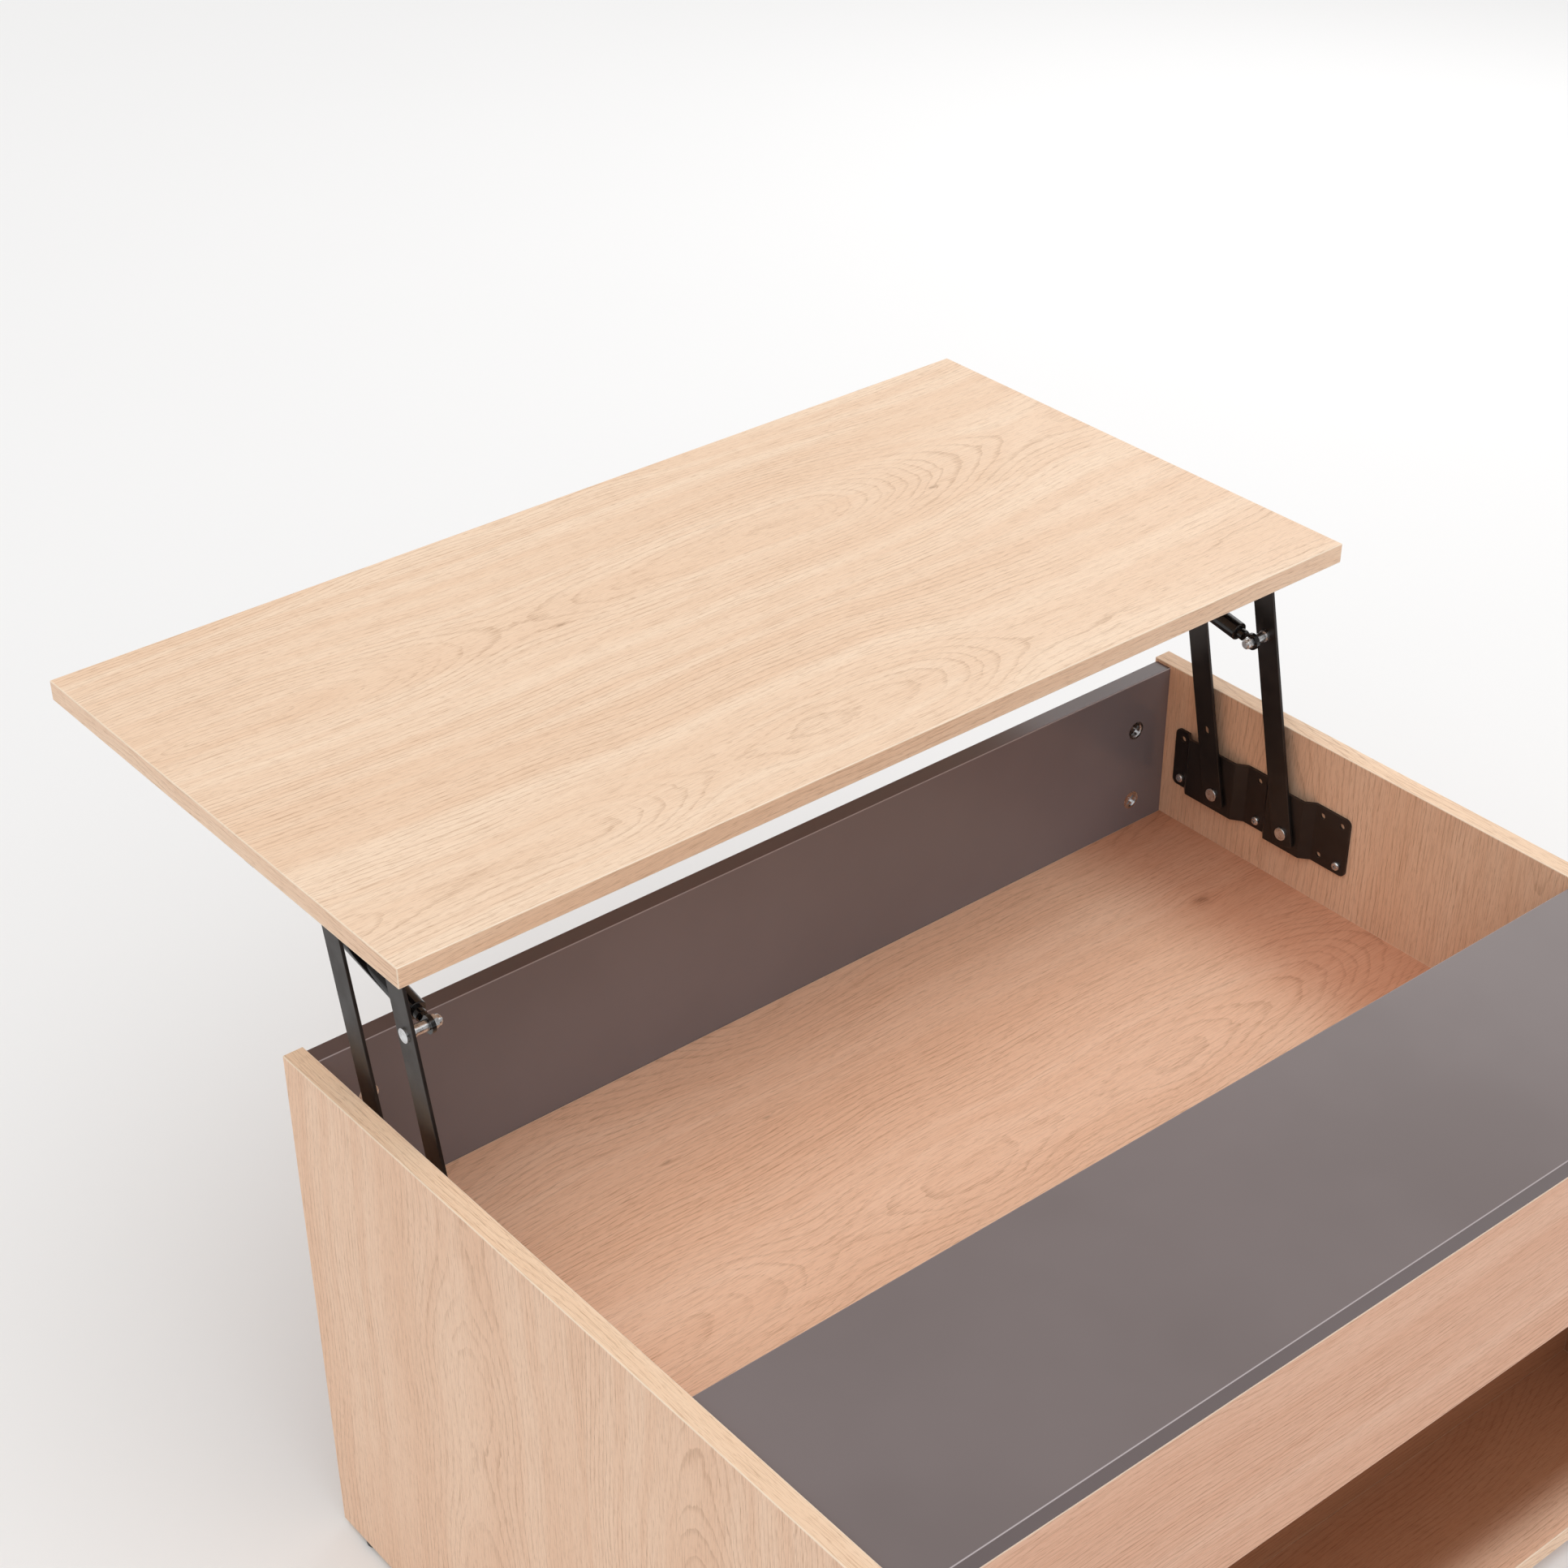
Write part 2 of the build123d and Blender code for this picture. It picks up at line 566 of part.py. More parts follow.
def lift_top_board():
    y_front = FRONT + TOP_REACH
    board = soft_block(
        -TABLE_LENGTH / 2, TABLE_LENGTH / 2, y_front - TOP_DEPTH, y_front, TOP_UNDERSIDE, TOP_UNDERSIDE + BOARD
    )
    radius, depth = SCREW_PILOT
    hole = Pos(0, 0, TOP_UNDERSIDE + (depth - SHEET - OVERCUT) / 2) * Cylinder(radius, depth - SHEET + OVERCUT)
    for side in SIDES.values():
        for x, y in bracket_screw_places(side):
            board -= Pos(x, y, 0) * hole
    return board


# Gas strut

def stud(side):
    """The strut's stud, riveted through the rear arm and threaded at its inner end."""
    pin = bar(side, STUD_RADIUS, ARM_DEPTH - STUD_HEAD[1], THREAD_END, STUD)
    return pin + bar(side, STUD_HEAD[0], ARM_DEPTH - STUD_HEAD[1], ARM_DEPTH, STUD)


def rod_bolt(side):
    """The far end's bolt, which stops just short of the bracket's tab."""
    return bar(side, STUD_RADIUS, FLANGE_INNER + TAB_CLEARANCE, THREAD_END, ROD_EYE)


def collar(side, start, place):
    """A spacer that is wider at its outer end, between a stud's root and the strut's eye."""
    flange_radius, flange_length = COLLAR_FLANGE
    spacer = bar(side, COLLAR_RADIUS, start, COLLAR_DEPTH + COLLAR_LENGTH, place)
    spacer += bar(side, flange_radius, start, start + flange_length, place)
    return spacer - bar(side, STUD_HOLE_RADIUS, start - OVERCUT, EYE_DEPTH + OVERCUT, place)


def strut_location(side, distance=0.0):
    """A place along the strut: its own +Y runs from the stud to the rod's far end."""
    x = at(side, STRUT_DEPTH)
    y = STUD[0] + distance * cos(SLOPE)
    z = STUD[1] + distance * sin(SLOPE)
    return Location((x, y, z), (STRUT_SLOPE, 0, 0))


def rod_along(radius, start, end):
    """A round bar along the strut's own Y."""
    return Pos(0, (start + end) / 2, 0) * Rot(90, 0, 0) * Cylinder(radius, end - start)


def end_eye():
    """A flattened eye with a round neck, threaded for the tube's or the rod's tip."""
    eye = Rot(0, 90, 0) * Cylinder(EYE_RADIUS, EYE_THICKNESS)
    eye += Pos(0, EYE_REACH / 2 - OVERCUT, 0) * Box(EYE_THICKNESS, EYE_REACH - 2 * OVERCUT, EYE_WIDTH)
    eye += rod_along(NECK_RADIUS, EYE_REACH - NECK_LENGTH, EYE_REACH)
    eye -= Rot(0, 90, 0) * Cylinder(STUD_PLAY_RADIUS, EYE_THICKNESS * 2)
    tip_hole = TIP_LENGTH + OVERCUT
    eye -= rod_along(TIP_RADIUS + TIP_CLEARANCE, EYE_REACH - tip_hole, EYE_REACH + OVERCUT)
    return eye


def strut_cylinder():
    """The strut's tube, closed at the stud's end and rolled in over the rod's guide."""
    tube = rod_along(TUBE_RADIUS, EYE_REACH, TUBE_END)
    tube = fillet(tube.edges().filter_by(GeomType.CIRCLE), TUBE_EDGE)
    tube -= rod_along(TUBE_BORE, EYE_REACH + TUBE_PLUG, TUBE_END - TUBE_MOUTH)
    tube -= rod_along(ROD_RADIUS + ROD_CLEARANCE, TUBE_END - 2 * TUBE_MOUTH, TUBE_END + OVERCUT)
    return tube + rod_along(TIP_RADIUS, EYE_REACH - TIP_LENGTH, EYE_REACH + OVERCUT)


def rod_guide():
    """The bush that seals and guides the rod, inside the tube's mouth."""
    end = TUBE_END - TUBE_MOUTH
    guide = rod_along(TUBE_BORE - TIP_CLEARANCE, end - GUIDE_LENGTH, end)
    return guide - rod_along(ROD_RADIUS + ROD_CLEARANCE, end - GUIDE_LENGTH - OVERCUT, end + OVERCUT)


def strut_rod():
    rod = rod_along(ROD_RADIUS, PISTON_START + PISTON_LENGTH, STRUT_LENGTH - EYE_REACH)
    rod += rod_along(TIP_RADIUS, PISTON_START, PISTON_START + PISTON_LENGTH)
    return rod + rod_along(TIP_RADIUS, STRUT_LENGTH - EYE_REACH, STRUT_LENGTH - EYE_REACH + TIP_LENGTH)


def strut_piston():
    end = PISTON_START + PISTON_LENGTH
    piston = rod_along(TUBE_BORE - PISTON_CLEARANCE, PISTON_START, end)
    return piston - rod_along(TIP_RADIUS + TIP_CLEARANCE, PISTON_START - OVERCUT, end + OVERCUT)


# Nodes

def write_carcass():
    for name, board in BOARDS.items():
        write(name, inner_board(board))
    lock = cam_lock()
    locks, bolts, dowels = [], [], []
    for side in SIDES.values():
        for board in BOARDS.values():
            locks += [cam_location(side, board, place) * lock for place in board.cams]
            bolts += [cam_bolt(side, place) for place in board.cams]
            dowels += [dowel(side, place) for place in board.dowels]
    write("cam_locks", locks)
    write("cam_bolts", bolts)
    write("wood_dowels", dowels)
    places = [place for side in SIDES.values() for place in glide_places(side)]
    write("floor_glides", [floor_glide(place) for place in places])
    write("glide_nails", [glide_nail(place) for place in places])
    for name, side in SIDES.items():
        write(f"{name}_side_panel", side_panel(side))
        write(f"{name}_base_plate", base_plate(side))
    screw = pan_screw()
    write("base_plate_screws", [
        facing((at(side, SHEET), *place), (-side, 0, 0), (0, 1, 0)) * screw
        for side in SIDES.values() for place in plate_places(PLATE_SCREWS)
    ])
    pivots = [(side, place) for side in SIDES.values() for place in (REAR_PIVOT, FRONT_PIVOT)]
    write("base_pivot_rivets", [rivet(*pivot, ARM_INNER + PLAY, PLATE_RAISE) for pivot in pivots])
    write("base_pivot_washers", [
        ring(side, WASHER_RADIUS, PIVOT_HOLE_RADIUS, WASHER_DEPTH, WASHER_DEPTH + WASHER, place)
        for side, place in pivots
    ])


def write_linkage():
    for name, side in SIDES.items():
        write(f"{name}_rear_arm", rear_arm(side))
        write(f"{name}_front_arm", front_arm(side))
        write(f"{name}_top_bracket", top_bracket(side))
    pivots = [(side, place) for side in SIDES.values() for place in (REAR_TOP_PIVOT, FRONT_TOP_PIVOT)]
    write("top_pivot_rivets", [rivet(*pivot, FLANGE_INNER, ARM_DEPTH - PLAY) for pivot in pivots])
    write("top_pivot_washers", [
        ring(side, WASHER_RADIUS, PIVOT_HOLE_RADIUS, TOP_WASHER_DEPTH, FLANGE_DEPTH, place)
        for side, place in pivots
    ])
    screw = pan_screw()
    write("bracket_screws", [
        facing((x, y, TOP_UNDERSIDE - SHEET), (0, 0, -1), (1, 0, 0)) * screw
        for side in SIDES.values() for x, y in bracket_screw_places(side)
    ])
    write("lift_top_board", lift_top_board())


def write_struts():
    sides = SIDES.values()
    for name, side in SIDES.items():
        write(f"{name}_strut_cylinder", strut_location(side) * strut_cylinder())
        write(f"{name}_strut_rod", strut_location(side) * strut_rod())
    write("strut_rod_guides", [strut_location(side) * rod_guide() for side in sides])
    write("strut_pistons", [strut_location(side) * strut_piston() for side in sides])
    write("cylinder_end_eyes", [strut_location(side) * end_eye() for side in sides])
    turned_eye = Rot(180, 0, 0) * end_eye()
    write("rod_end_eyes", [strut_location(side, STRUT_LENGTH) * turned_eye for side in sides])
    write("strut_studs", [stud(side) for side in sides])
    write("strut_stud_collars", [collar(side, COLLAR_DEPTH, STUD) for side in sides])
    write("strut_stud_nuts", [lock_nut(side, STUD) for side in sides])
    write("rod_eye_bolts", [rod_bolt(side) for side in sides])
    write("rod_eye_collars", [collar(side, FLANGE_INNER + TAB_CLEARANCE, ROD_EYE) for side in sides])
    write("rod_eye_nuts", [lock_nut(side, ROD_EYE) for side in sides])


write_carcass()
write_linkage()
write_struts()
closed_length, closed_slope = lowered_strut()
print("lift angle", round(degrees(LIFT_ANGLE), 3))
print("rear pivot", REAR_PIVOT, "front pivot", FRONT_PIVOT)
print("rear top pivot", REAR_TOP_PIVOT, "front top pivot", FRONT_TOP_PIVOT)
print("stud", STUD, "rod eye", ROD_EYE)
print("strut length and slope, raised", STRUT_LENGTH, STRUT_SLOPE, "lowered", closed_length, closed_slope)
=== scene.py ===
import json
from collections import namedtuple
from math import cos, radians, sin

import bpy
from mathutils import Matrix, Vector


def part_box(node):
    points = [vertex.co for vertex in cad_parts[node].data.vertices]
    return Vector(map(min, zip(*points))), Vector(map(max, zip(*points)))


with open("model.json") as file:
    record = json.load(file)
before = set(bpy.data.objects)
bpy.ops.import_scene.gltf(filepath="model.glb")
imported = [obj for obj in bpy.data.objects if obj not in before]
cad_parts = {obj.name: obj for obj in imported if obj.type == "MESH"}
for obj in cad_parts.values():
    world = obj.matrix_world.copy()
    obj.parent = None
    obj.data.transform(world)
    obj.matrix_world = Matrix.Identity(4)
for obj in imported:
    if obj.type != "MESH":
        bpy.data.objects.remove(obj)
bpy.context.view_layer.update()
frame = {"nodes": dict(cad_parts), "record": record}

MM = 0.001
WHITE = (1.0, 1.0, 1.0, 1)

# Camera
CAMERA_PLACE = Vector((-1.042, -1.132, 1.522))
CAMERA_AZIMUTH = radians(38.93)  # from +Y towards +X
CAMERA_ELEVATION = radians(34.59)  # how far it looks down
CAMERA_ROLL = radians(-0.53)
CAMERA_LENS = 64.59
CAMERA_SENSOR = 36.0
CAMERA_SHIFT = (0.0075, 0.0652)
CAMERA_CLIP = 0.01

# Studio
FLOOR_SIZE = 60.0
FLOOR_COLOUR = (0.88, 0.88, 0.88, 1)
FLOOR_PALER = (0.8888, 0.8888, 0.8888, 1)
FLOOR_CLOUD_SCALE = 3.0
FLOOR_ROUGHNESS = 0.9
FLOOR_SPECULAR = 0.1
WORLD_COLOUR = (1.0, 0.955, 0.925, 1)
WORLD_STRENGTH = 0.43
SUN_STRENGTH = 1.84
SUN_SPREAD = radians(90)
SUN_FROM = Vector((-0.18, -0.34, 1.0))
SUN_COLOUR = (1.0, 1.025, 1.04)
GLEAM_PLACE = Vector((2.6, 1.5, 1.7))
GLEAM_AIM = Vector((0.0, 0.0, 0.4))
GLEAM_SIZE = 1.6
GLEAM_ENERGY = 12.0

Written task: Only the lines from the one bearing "COLLAR_DEPTH, STUD) for side in sides])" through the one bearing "obj.data.transform(world)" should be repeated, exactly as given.

Correct answer:
    write("strut_stud_collars", [collar(side, COLLAR_DEPTH, STUD) for side in sides])
    write("strut_stud_nuts", [lock_nut(side, STUD) for side in sides])
    write("rod_eye_bolts", [rod_bolt(side) for side in sides])
    write("rod_eye_collars", [collar(side, FLANGE_INNER + TAB_CLEARANCE, ROD_EYE) for side in sides])
    write("rod_eye_nuts", [lock_nut(side, ROD_EYE) for side in sides])


write_carcass()
write_linkage()
write_struts()
closed_length, closed_slope = lowered_strut()
print("lift angle", round(degrees(LIFT_ANGLE), 3))
print("rear pivot", REAR_PIVOT, "front pivot", FRONT_PIVOT)
print("rear top pivot", REAR_TOP_PIVOT, "front top pivot", FRONT_TOP_PIVOT)
print("stud", STUD, "rod eye", ROD_EYE)
print("strut length and slope, raised", STRUT_LENGTH, STRUT_SLOPE, "lowered", closed_length, closed_slope)
=== scene.py ===
import json
from collections import namedtuple
from math import cos, radians, sin

import bpy
from mathutils import Matrix, Vector


def part_box(node):
    points = [vertex.co for vertex in cad_parts[node].data.vertices]
    return Vector(map(min, zip(*points))), Vector(map(max, zip(*points)))


with open("model.json") as file:
    record = json.load(file)
before = set(bpy.data.objects)
bpy.ops.import_scene.gltf(filepath="model.glb")
imported = [obj for obj in bpy.data.objects if obj not in before]
cad_parts = {obj.name: obj for obj in imported if obj.type == "MESH"}
for obj in cad_parts.values():
    world = obj.matrix_world.copy()
    obj.parent = None
    obj.data.transform(world)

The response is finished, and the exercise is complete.